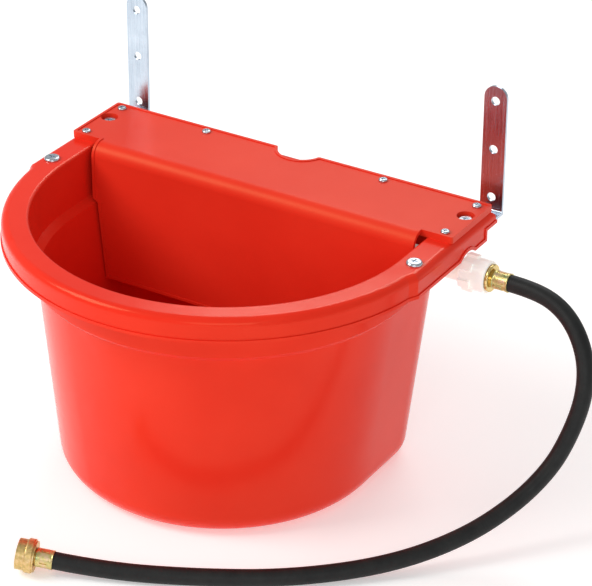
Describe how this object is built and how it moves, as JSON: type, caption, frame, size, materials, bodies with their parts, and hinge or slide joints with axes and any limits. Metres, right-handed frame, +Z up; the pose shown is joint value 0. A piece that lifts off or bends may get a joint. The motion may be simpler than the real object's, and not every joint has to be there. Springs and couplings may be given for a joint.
{
  "type": "livestock water trough",
  "caption": "Wall-hung half-round livestock water trough with a covered float valve, two flat steel hanging brackets and a short inlet hose.",
  "frame": {"origin": "on the floor, on the basin's flat base, under the centre of the rim's half-round front", "axes": "+X towards the valve side, +Y towards the wall, +Z up"},
  "size_m": [0.6265, 0.483, 0.4046],
  "materials": {
    "trough_plastic": "glossy orange-red moulded polyethylene",
    "cover_plastic": "orange-red moulded plastic with a fine satin grain",
    "zinc_steel": "bright zinc-plated steel",
    "zinc_strap": "rolled zinc-plated steel strap",
    "nylon": "translucent natural nylon",
    "seal_rubber": "soft black rubber",
    "hose_rubber": "matt black rubber with fine ribs",
    "float_plastic": "off-white moulded plastic",
    "brass": "turned brass",
    "plated_ferrule": "yellow chromate plating, crimped",
    "plated_nut": "yellow chromate plating"
  },
  "bodies": {
    "trough": {"trough_bowl": "trough_plastic", "float_cover": "cover_plastic", "cover_screws": "zinc_steel", "left_wall_bracket": "zinc_strap", "right_wall_bracket": "zinc_strap", "bracket_bolts": "zinc_steel", "bracket_washers": "zinc_steel", "bracket_nuts": "zinc_steel", "valve_body": "nylon", "valve_gasket": "seal_rubber", "valve_lock_nut": "nylon", "inlet_washer": "seal_rubber", "pivot_pin": "brass", "hose_male_fitting": "brass", "male_ferrule": "plated_ferrule", "hose_tube": "hose_rubber", "female_ferrule": "plated_ferrule", "hose_female_tail": "brass", "hose_washer": "seal_rubber"},
    "float_arm": {"float_lever": "nylon", "float_rod": "brass", "valve_float": "float_plastic", "float_nuts": "brass"},
    "plunger": {"valve_plunger": "nylon", "plunger_seal": "seal_rubber"},
    "inlet_nut": {"inlet_swivel_nut": "nylon"},
    "hose_nut": {"hose_swivel_nut": "plated_nut"}
  },
  "joints": [
    {"name": "float_arm_hinge", "type": "hinge", "parent": "trough", "child": "float_arm", "pos_m": [0.142, 0.081, 0.2264], "axis": [0, 1, 0], "range_deg": [0, 30]},
    {"name": "plunger_slide", "type": "slide", "parent": "trough", "child": "plunger", "axis": [1, 0, 0], "range_m": [0, 0.0053]},
    {"name": "inlet_nut_spin", "type": "hinge", "parent": "trough", "child": "inlet_nut", "pos_m": [0.245, 0.081, 0.2364], "axis": [1, 0, 0], "continuous": true},
    {"name": "hose_nut_spin", "type": "hinge", "parent": "trough", "child": "hose_nut", "pos_m": [-0.04085, -0.30305, 0.01823], "axis": [-0.9205, -0.3721, 0.1195], "continuous": true}
  ],
  "couplings": [
    {"joint": "plunger_slide", "follows": "float_arm_hinge", "m_per_rad": 0.01}
  ]
}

TO DO: Recopy all the lines exactly as they appear.

RESPONSE BELOW:
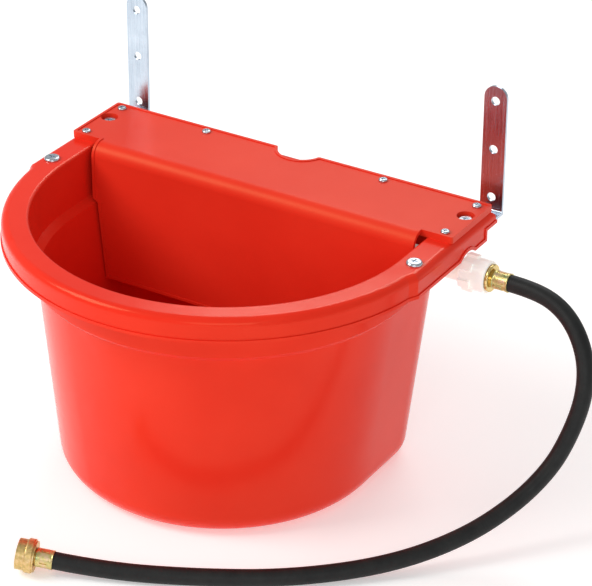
Describe how this object is built and how it moves, as JSON: type, caption, frame, size, materials, bodies with their parts, and hinge or slide joints with axes and any limits. Metres, right-handed frame, +Z up; the pose shown is joint value 0. A piece that lifts off or bends may get a joint. The motion may be simpler than the real object's, and not every joint has to be there. Springs and couplings may be given for a joint.
{
  "type": "livestock water trough",
  "caption": "Wall-hung half-round livestock water trough with a covered float valve, two flat steel hanging brackets and a short inlet hose.",
  "frame": {"origin": "on the floor, on the basin's flat base, under the centre of the rim's half-round front", "axes": "+X towards the valve side, +Y towards the wall, +Z up"},
  "size_m": [0.6265, 0.483, 0.4046],
  "materials": {
    "trough_plastic": "glossy orange-red moulded polyethylene",
    "cover_plastic": "orange-red moulded plastic with a fine satin grain",
    "zinc_steel": "bright zinc-plated steel",
    "zinc_strap": "rolled zinc-plated steel strap",
    "nylon": "translucent natural nylon",
    "seal_rubber": "soft black rubber",
    "hose_rubber": "matt black rubber with fine ribs",
    "float_plastic": "off-white moulded plastic",
    "brass": "turned brass",
    "plated_ferrule": "yellow chromate plating, crimped",
    "plated_nut": "yellow chromate plating"
  },
  "bodies": {
    "trough": {"trough_bowl": "trough_plastic", "float_cover": "cover_plastic", "cover_screws": "zinc_steel", "left_wall_bracket": "zinc_strap", "right_wall_bracket": "zinc_strap", "bracket_bolts": "zinc_steel", "bracket_washers": "zinc_steel", "bracket_nuts": "zinc_steel", "valve_body": "nylon", "valve_gasket": "seal_rubber", "valve_lock_nut": "nylon", "inlet_washer": "seal_rubber", "pivot_pin": "brass", "hose_male_fitting": "brass", "male_ferrule": "plated_ferrule", "hose_tube": "hose_rubber", "female_ferrule": "plated_ferrule", "hose_female_tail": "brass", "hose_washer": "seal_rubber"},
    "float_arm": {"float_lever": "nylon", "float_rod": "brass", "valve_float": "float_plastic", "float_nuts": "brass"},
    "plunger": {"valve_plunger": "nylon", "plunger_seal": "seal_rubber"},
    "inlet_nut": {"inlet_swivel_nut": "nylon"},
    "hose_nut": {"hose_swivel_nut": "plated_nut"}
  },
  "joints": [
    {"name": "float_arm_hinge", "type": "hinge", "parent": "trough", "child": "float_arm", "pos_m": [0.142, 0.081, 0.2264], "axis": [0, 1, 0], "range_deg": [0, 30]},
    {"name": "plunger_slide", "type": "slide", "parent": "trough", "child": "plunger", "axis": [1, 0, 0], "range_m": [0, 0.0053]},
    {"name": "inlet_nut_spin", "type": "hinge", "parent": "trough", "child": "inlet_nut", "pos_m": [0.245, 0.081, 0.2364], "axis": [1, 0, 0], "continuous": true},
    {"name": "hose_nut_spin", "type": "hinge", "parent": "trough", "child": "hose_nut", "pos_m": [-0.04085, -0.30305, 0.01823], "axis": [-0.9205, -0.3721, 0.1195], "continuous": true}
  ],
  "couplings": [
    {"joint": "plunger_slide", "follows": "float_arm_hinge", "m_per_rad": 0.01}
  ]
}